Bali-og, also spelled baliog, are traditional layered necklaces of various ethnic groups in the islands of Visayas and Mindanao in the Philippines. They consist of chokers and necklaces with a fringe of beads and other ornaments. More than one is usually worn, layered over each other. Their elements usually consist of metal or glass beads, hollowed seeds, seashells, mother-of-pearl, and copper or brass ornaments.

==Types==
===Lumad===
Among the various Lumad peoples of Mindanao, particularly the inter-related Manobo groups, bali-og are bead necklaces composed chokers and necklaces fastened around the neck. A fringe of more beads and other ornaments (including copper or brass bells, amulets, and shells) are then attached to the lower edge of the chokers. The wearing of beadwork among the various Manobo tribes is culturally very important. The number, colors, and patterns vary by tribe and by status. The largest type of bali-og is a women's necklace called as ginibang.

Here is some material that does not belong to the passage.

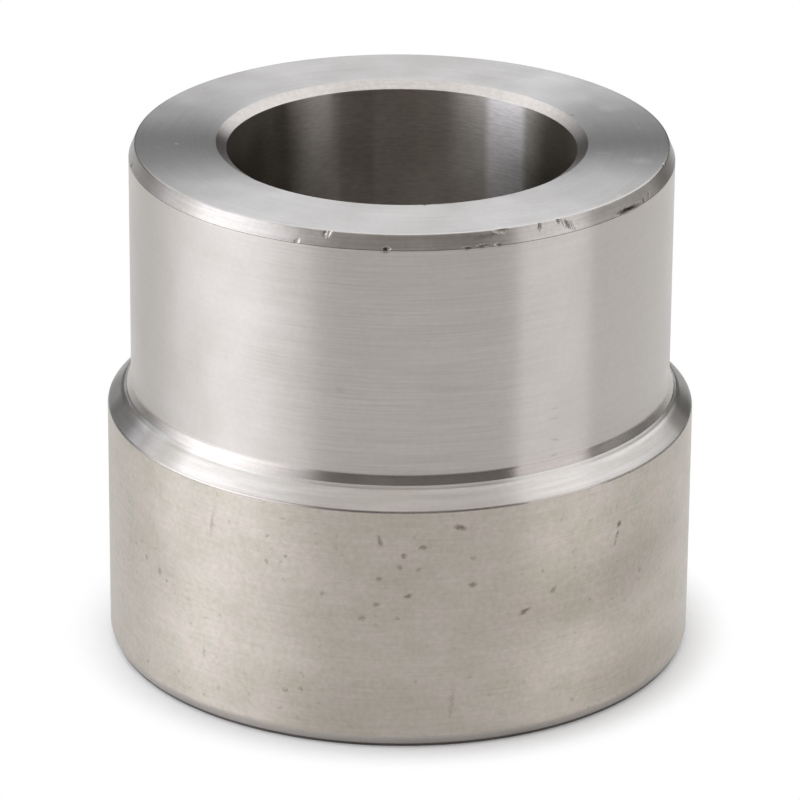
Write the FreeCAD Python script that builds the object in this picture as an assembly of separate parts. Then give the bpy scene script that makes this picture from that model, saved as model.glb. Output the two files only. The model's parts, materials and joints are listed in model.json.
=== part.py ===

Its name means "monitor lizard" due to the resemblance of the patterns to monitor lizard scales.

===Suludnon===
Among the Visayan Suludnon people of Panay, bali-og are similar in construction to Mindanao bali-og but are instead made from strips of cloth with traditional embroidery known as panubok. They also have a fringe made of beads attached to coins.

==Archaeology==
In Surigao del Sur, a similar necklace was found in the "Surigao Hoard" in 1981. It consists of several layered collars with a fringe of successively smaller beads. It is made entirely of gold and has been dated to the 9th to 10th century AD. It has been named the tutubi ("dragonfly") collar, due to the resemblance of the fringes to dragonfly bodies. It is currently part of the collection of the museum of the Bangko Sentral ng Pilipinas.